__PROBLEM TO SOLVE__. Each entry must be reproduced precisely as it stands.
## start DATA FOR PROCESSING
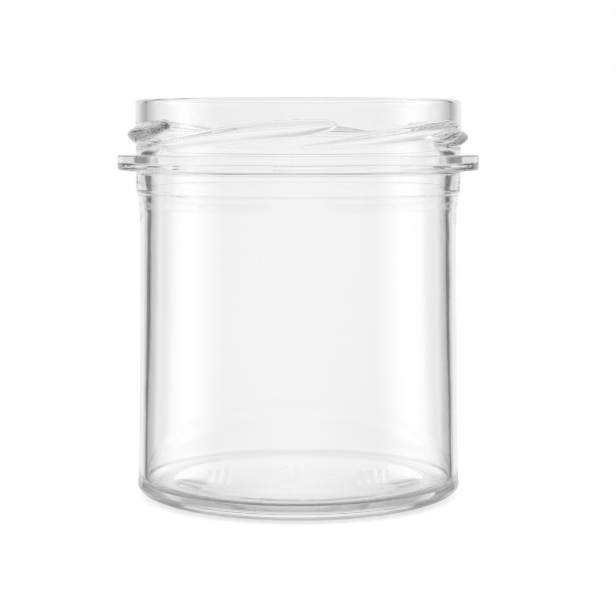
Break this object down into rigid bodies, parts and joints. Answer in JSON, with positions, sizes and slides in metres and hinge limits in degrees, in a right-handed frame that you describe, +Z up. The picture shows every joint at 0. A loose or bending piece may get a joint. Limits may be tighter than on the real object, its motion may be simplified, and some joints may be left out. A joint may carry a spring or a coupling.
{
  "type": "glass canning jar",
  "caption": "Clear glass canning jar with a twist-off lug finish, a transfer ring under it, a straight body and a push-up base, open at the top.",
  "frame": {"origin": "centre of the plane that the stand ring rests on", "axes": "+Z up along the jar's axis, towards the mouth; the heel's mould marks face -Y"},
  "size_m": [0.0872, 0.0872, 0.096],
  "materials": {
    "clear_glass": "clear, fire-polished"
  },
  "bodies": {
    "root": {"glass_jar": "clear_glass"}
  },
  "joints": []
}
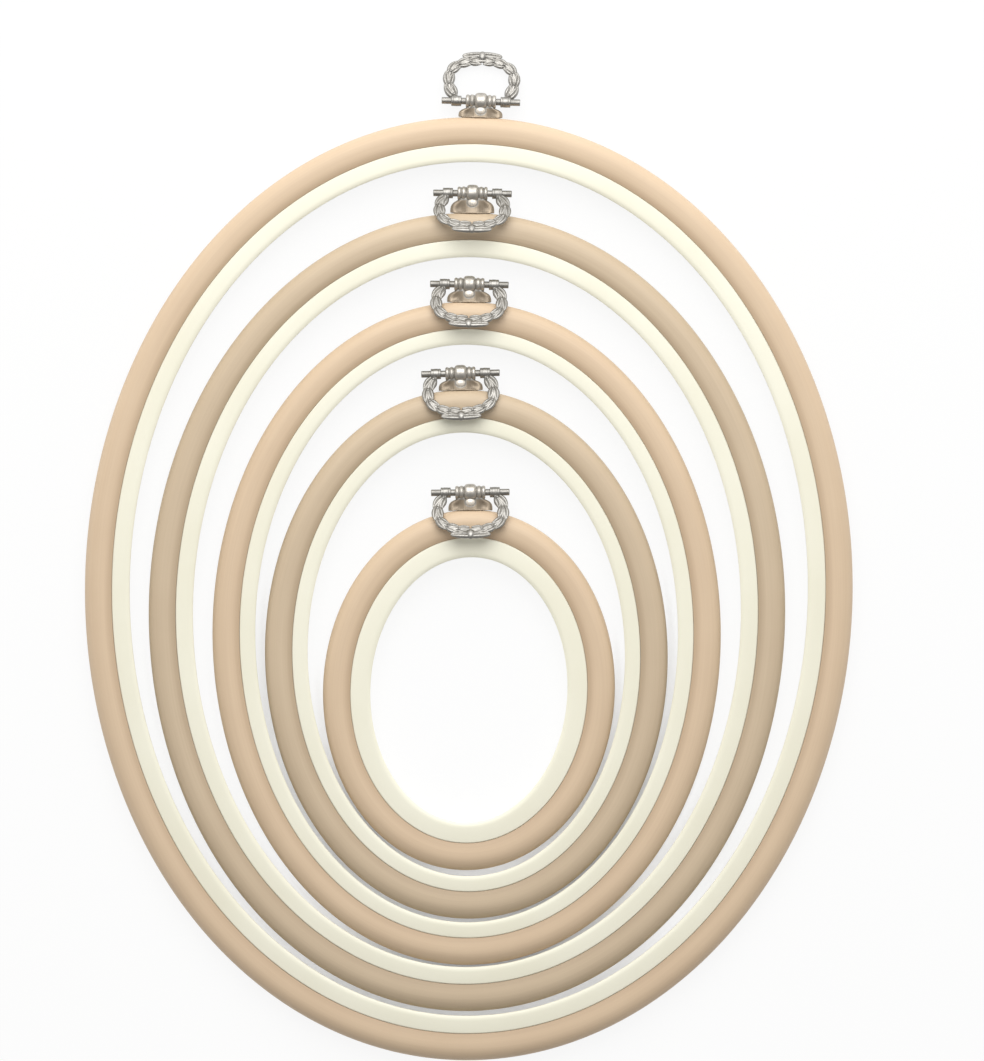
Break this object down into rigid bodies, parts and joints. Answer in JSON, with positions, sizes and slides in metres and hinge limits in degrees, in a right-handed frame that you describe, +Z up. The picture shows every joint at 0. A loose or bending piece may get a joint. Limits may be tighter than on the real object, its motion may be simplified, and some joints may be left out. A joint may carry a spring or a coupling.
{
  "type": "embroidery hoop",
  "caption": "Nested oval flexible embroidery hoops lying flat: soft D-section outer bands stretched over rigid plastic rims, each with a cast metal lug, pin and hanging ring.",
  "frame": {"origin": "on the table, under the middle of the box round the whole set as it lies", "axes": "+Z up from the table through the flat hoops, +Y along the hoops' long axis towards the hanging rings, +X to the right seen from above with the rings at the top"},
  "size_m": [0.2534, 0.3334, 0.0172],
  "materials": {
    "light_tan_vinyl": "smooth satin vinyl in a light wood tan",
    "deep_tan_vinyl": "smooth satin vinyl in a slightly deeper, greyer tan",
    "cream_plastic": "smooth satin cream plastic",
    "antique_silver": "cast and plated, antique silver with dark recesses and bright high spots",
    "screw_steel": "plain zinc-plated steel"
  },
  "bodies": {
    "inner_1": {"inner_hoop_1": "cream_plastic"},
    "outer_1": {"outer_hoop_1": "light_tan_vinyl", "hanger_lug_1": "antique_silver", "hanger_screw_1": "screw_steel"},
    "ring_1": {"hanger_ring_1": "antique_silver", "hanger_pin_1": "antique_silver"},
    "inner_2": {"inner_hoop_2": "cream_plastic"},
    "outer_2": {"outer_hoop_2": "deep_tan_vinyl", "hanger_lug_2": "antique_silver", "hanger_screw_2": "screw_steel"},
    "ring_2": {"hanger_ring_2": "antique_silver", "hanger_pin_2": "antique_silver"},
    "inner_3": {"inner_hoop_3": "cream_plastic"},
    "outer_3": {"outer_hoop_3": "light_tan_vinyl", "hanger_lug_3": "antique_silver", "hanger_screw_3": "screw_steel"},
    "ring_3": {"hanger_ring_3": "antique_silver", "hanger_pin_3": "antique_silver"},
    "inner_4": {"inner_hoop_4": "cream_plastic"},
    "outer_4": {"outer_hoop_4": "deep_tan_vinyl", "hanger_lug_4": "antique_silver", "hanger_screw_4": "screw_steel"},
    "ring_4": {"hanger_ring_4": "antique_silver", "hanger_pin_4": "antique_silver"},
    "inner_5": {"inner_hoop_5": "cream_plastic"},
    "outer_5": {"outer_hoop_5": "light_tan_vinyl", "hanger_lug_5": "antique_silver", "hanger_screw_5": "screw_steel"},
    "ring_5": {"hanger_ring_5": "antique_silver", "hanger_pin_5": "antique_silver"}
  },
  "joints": [
    {"name": "outer_1_lifts_off", "type": "slide", "parent": "inner_1", "child": "outer_1", "axis": [0, 0, 1], "range_m": [0, 0.02]},
    {"name": "ring_1_swing", "type": "hinge", "parent": "outer_1", "child": "ring_1", "pos_m": [0.00399, 0.1496, 0.0056], "axis": [0.9995, -0.0309, 0], "range_deg": [0, 167]},
    {"name": "hoop_2_lifts_out", "type": "slide", "parent": "inner_1", "child": "inner_2", "axis": [0, 0, 1], "range_m": [0, 0.03]},
    {"name": "outer_2_lifts_off", "type": "slide", "parent": "inner_2", "child": "outer_2", "axis": [0, 0, 1], "range_m": [0, 0.02]},
    {"name": "ring_2_swing", "type": "hinge", "parent": "outer_2", "child": "ring_2", "pos_m": [0.00123, 0.11929, 0.0056], "axis": [-0.9999, 0.015, 0], "range_deg": [-14, 118]},
    {"name": "hoop_3_lifts_out", "type": "slide", "parent": "inner_1", "child": "inner_3", "axis": [0, 0, 1], "range_m": [0, 0.03]},
    {"name": "outer_3_lifts_off", "type": "slide", "parent": "inner_3", "child": "outer_3", "axis": [0, 0, 1], "range_m": [0, 0.02]},
    {"name": "ring_3_swing", "type": "hinge", "parent": "outer_3", "child": "ring_3", "pos_m": [0.00019, 0.08925, 0.0056], "axis": [-0.9999, 0.0153, 0], "range_deg": [-8, 121]},
    {"name": "hoop_4_lifts_out", "type": "slide", "parent": "inner_1", "child": "inner_4", "axis": [0, 0, 1], "range_m": [0, 0.03]},
    {"name": "outer_4_lifts_off", "type": "slide", "parent": "inner_4", "child": "outer_4", "axis": [0, 0, 1], "range_m": [0, 0.02]},
    {"name": "ring_4_swing", "type": "hinge", "parent": "outer_4", "child": "ring_4", "pos_m": [-0.00276, 0.05985, 0.0056], "axis": [-0.9998, -0.0218, 0], "range_deg": [-1.5, 114]},
    {"name": "hoop_5_lifts_out", "type": "slide", "parent": "inner_1", "child": "inner_5", "axis": [0, 0, 1], "range_m": [0, 0.03]},
    {"name": "outer_5_lifts_off", "type": "slide", "parent": "inner_5", "child": "outer_5", "axis": [0, 0, 1], "range_m": [0, 0.02]},
    {"name": "ring_5_swing", "type": "hinge", "parent": "outer_5", "child": "ring_5", "pos_m": [0.00048, 0.02061, 0.0056], "axis": [-0.9999, -0.0104, 0], "range_deg": [-5.5, 160]}
  ]
}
## end DATA FOR PROCESSING
__EXPECTED ANSWER__.
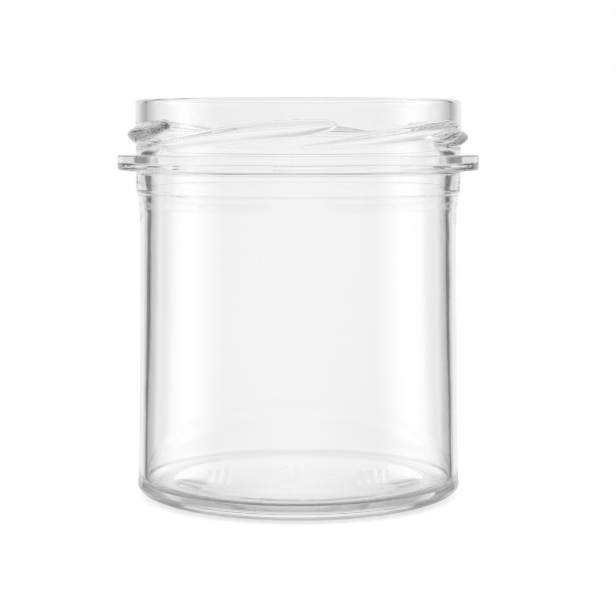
Break this object down into rigid bodies, parts and joints. Answer in JSON, with positions, sizes and slides in metres and hinge limits in degrees, in a right-handed frame that you describe, +Z up. The picture shows every joint at 0. A loose or bending piece may get a joint. Limits may be tighter than on the real object, its motion may be simplified, and some joints may be left out. A joint may carry a spring or a coupling.
{
  "type": "glass canning jar",
  "caption": "Clear glass canning jar with a twist-off lug finish, a transfer ring under it, a straight body and a push-up base, open at the top.",
  "frame": {"origin": "centre of the plane that the stand ring rests on", "axes": "+Z up along the jar's axis, towards the mouth; the heel's mould marks face -Y"},
  "size_m": [0.0872, 0.0872, 0.096],
  "materials": {
    "clear_glass": "clear, fire-polished"
  },
  "bodies": {
    "root": {"glass_jar": "clear_glass"}
  },
  "joints": []
}
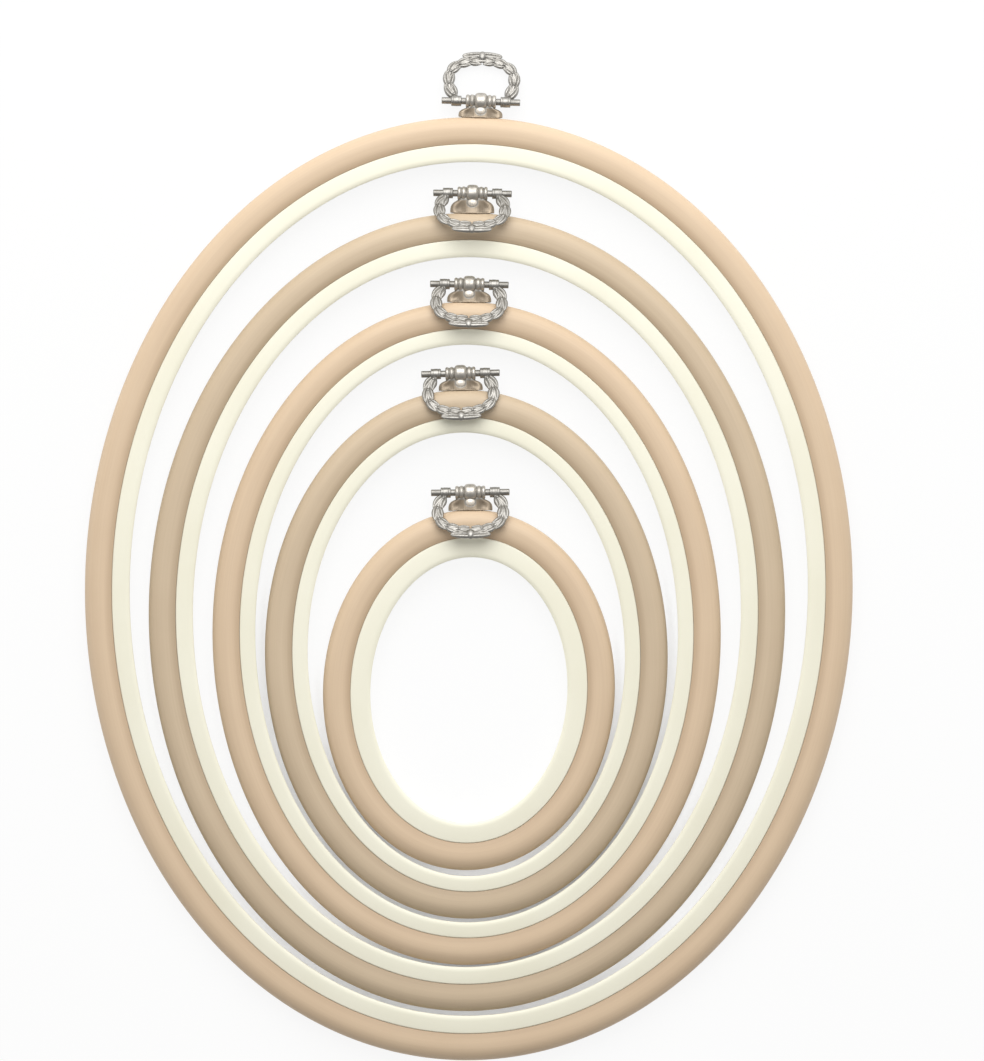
Break this object down into rigid bodies, parts and joints. Answer in JSON, with positions, sizes and slides in metres and hinge limits in degrees, in a right-handed frame that you describe, +Z up. The picture shows every joint at 0. A loose or bending piece may get a joint. Limits may be tighter than on the real object, its motion may be simplified, and some joints may be left out. A joint may carry a spring or a coupling.
{
  "type": "embroidery hoop",
  "caption": "Nested oval flexible embroidery hoops lying flat: soft D-section outer bands stretched over rigid plastic rims, each with a cast metal lug, pin and hanging ring.",
  "frame": {"origin": "on the table, under the middle of the box round the whole set as it lies", "axes": "+Z up from the table through the flat hoops, +Y along the hoops' long axis towards the hanging rings, +X to the right seen from above with the rings at the top"},
  "size_m": [0.2534, 0.3334, 0.0172],
  "materials": {
    "light_tan_vinyl": "smooth satin vinyl in a light wood tan",
    "deep_tan_vinyl": "smooth satin vinyl in a slightly deeper, greyer tan",
    "cream_plastic": "smooth satin cream plastic",
    "antique_silver": "cast and plated, antique silver with dark recesses and bright high spots",
    "screw_steel": "plain zinc-plated steel"
  },
  "bodies": {
    "inner_1": {"inner_hoop_1": "cream_plastic"},
    "outer_1": {"outer_hoop_1": "light_tan_vinyl", "hanger_lug_1": "antique_silver", "hanger_screw_1": "screw_steel"},
    "ring_1": {"hanger_ring_1": "antique_silver", "hanger_pin_1": "antique_silver"},
    "inner_2": {"inner_hoop_2": "cream_plastic"},
    "outer_2": {"outer_hoop_2": "deep_tan_vinyl", "hanger_lug_2": "antique_silver", "hanger_screw_2": "screw_steel"},
    "ring_2": {"hanger_ring_2": "antique_silver", "hanger_pin_2": "antique_silver"},
    "inner_3": {"inner_hoop_3": "cream_plastic"},
    "outer_3": {"outer_hoop_3": "light_tan_vinyl", "hanger_lug_3": "antique_silver", "hanger_screw_3": "screw_steel"},
    "ring_3": {"hanger_ring_3": "antique_silver", "hanger_pin_3": "antique_silver"},
    "inner_4": {"inner_hoop_4": "cream_plastic"},
    "outer_4": {"outer_hoop_4": "deep_tan_vinyl", "hanger_lug_4": "antique_silver", "hanger_screw_4": "screw_steel"},
    "ring_4": {"hanger_ring_4": "antique_silver", "hanger_pin_4": "antique_silver"},
    "inner_5": {"inner_hoop_5": "cream_plastic"},
    "outer_5": {"outer_hoop_5": "light_tan_vinyl", "hanger_lug_5": "antique_silver", "hanger_screw_5": "screw_steel"},
    "ring_5": {"hanger_ring_5": "antique_silver", "hanger_pin_5": "antique_silver"}
  },
  "joints": [
    {"name": "outer_1_lifts_off", "type": "slide", "parent": "inner_1", "child": "outer_1", "axis": [0, 0, 1], "range_m": [0, 0.02]},
    {"name": "ring_1_swing", "type": "hinge", "parent": "outer_1", "child": "ring_1", "pos_m": [0.00399, 0.1496, 0.0056], "axis": [0.9995, -0.0309, 0], "range_deg": [0, 167]},
    {"name": "hoop_2_lifts_out", "type": "slide", "parent": "inner_1", "child": "inner_2", "axis": [0, 0, 1], "range_m": [0, 0.03]},
    {"name": "outer_2_lifts_off", "type": "slide", "parent": "inner_2", "child": "outer_2", "axis": [0, 0, 1], "range_m": [0, 0.02]},
    {"name": "ring_2_swing", "type": "hinge", "parent": "outer_2", "child": "ring_2", "pos_m": [0.00123, 0.11929, 0.0056], "axis": [-0.9999, 0.015, 0], "range_deg": [-14, 118]},
    {"name": "hoop_3_lifts_out", "type": "slide", "parent": "inner_1", "child": "inner_3", "axis": [0, 0, 1], "range_m": [0, 0.03]},
    {"name": "outer_3_lifts_off", "type": "slide", "parent": "inner_3", "child": "outer_3", "axis": [0, 0, 1], "range_m": [0, 0.02]},
    {"name": "ring_3_swing", "type": "hinge", "parent": "outer_3", "child": "ring_3", "pos_m": [0.00019, 0.08925, 0.0056], "axis": [-0.9999, 0.0153, 0], "range_deg": [-8, 121]},
    {"name": "hoop_4_lifts_out", "type": "slide", "parent": "inner_1", "child": "inner_4", "axis": [0, 0, 1], "range_m": [0, 0.03]},
    {"name": "outer_4_lifts_off", "type": "slide", "parent": "inner_4", "child": "outer_4", "axis": [0, 0, 1], "range_m": [0, 0.02]},
    {"name": "ring_4_swing", "type": "hinge", "parent": "outer_4", "child": "ring_4", "pos_m": [-0.00276, 0.05985, 0.0056], "axis": [-0.9998, -0.0218, 0], "range_deg": [-1.5, 114]},
    {"name": "hoop_5_lifts_out", "type": "slide", "parent": "inner_1", "child": "inner_5", "axis": [0, 0, 1], "range_m": [0, 0.03]},
    {"name": "outer_5_lifts_off", "type": "slide", "parent": "inner_5", "child": "outer_5", "axis": [0, 0, 1], "range_m": [0, 0.02]},
    {"name": "ring_5_swing", "type": "hinge", "parent": "outer_5", "child": "ring_5", "pos_m": [0.00048, 0.02061, 0.0056], "axis": [-0.9999, -0.0104, 0], "range_deg": [-5.5, 160]}
  ]
}